The Knicks' scheduled opener at Brooklyn on Thursday night was postponed, and Heat players thought this game would be, too. Wade was so sure the Heat weren't coming to New York that he didn't even bother to pack until after practice Thursday.
Miami flew afterward and finally arrived in New York after a three-hour bus ride from nearby Newark, N.J. Seeing all the traffic as New Yorkers tried to recover, Wade wrote on his Twitter account that the game shouldn't be played, a feeling he reiterated Friday morning after the Heat's shootaround.
"If we're in a car and we're in traffic for three hours, what are other people who are really affected by this, what are they doing? How are they getting around, how are they moving, et cetera?" Wade said. "So it was just like, come on man, we shouldn't be here to play a basketball game. If anything, we should be here to do something to help the city."
He decided Friday to donate his game check, around $210,000 before taxes, to relief efforts.
The Knicks finished 19 of 36 from 3-point range. Wallace made one with 41 seconds left.

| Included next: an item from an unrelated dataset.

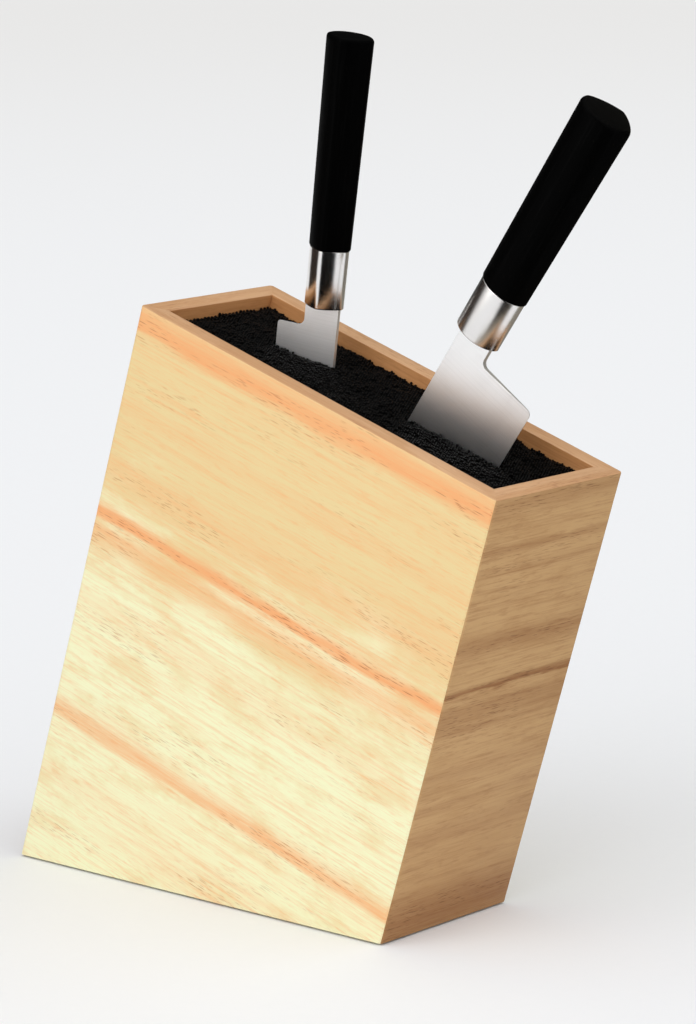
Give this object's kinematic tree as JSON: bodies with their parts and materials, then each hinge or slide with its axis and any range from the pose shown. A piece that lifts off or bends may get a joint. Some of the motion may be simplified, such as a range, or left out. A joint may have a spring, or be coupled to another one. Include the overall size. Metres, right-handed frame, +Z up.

Notes: The Madison Square Garden company is donating $500,000 for storm relief and is hosting a telethon on MSG network during the Knicks' game against Dallas on Nov. 9. MSG chairman James Dolan said he was glad Friday's game was taking place, believing it was good for the city and that many people had told him they were either coming or planned to watch on TV. ... The Heat announced Friday they will unveil a banner to commemorate James' gold medal with the U.S. basketball team Saturday before they play the Denver Nuggets. It will be displayed alongside three others for players who won Olympic gold as members of the Heat Wade, Alonzo Mourning and Tim Hardaway. ... Marcus Camby sat out after missing most of the preseason with a sore left calf. He recently returned to practice, but Knicks coach Mike Woodson said Camby hadn't gone through enough contact workouts.